Compare

✅ Compare — How to Use AI to Review Your Japanese Reconstruction

This guide explains how to use the Compare step after reconstructing a Japanese dialogue from memory.

After listening, repeating, writing, and analyzing your Japanese sentences, you can compare your version with the original text. This comparison helps you understand what you remembered correctly, what changed in meaning, and what should be improved.

How to use this step

In the Compare step, your goal is not to make your text exactly identical to the original dialogue.

Instead, you should check:

  • which ideas you remembered correctly;
  • which sentences are grammatically correct;
  • which sentences are different but still natural Japanese;
  • which differences changed the meaning or narrative;
  • which parts were added, omitted, or misunderstood.

To make this analysis easier, you can use an external AI assistant, such as ChatGPT/Gemine, as a study support tool.

1. Example prompt

You can copy and adapt the prompt below:

I reconstructed this Japanese dialogue from memory.
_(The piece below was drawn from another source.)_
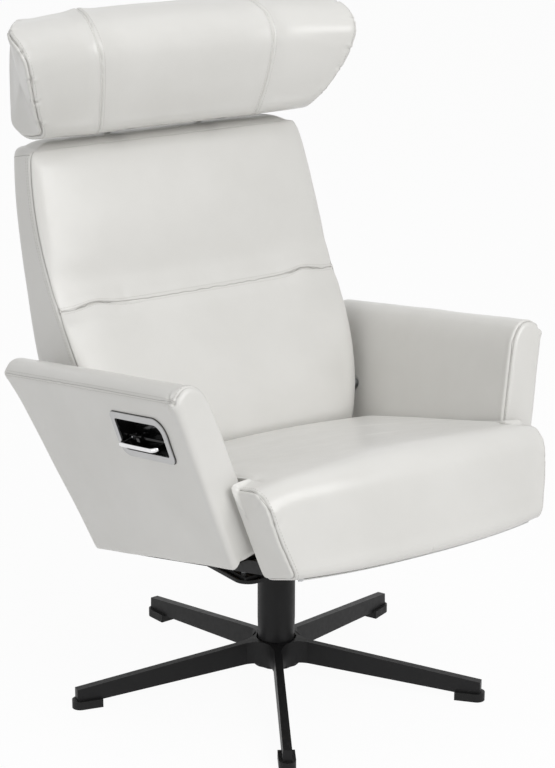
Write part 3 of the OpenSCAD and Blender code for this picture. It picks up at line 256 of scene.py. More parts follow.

Compare my reconstruction with the original text.

Please:
- point out only real grammar mistakes, if any;
- do not consider differences between kanji and hiragana as mistakes;
- separate grammar mistakes from sentences that are only different;
- explain differences in meaning or narrative;
- tell me which sentences are still natural Japanese;
- show information that I added or omitted;
- evaluate my overall reconstruction as a comprehension and production exercise.

My reconstruction:
[paste the text you wrote here]

Original text:
[paste the original text here]

2. How to understand the AI feedback

After receiving the AI analysis, do not automatically change everything that is different.

First, check whether each difference is:

  • a real grammar mistake;
  • a natural alternative expression;
  • a small change in meaning;
  • an important narrative difference;
  • an added or missing detail.

The goal is to improve your Japanese awareness, not to simply copy the original text.

3. Important: Different does not always mean wrong

A good reconstruction does not need to be 100% identical to the original dialogue.

If your version keeps the general meaning, uses understandable Japanese, and follows the situation correctly, the exercise is already helping you develop real language skills.

This kind of practice trains:

  • listening comprehension;
  • memory recall;
  • sentence construction;
  • Japanese grammar awareness;
  • active language production.
Final tip
For better practice, follow this cycle: listen → repeat → remember → write → analyze → compare → listen again
Go back to the app, listen again, and keep improving your Japanese.

The more you compare your own Japanese with the original text, the easier it becomes to notice patterns, particles, vocabulary, and natural sentence structure.

Reconstruction is not just memorization. It is an active way to train your Japanese.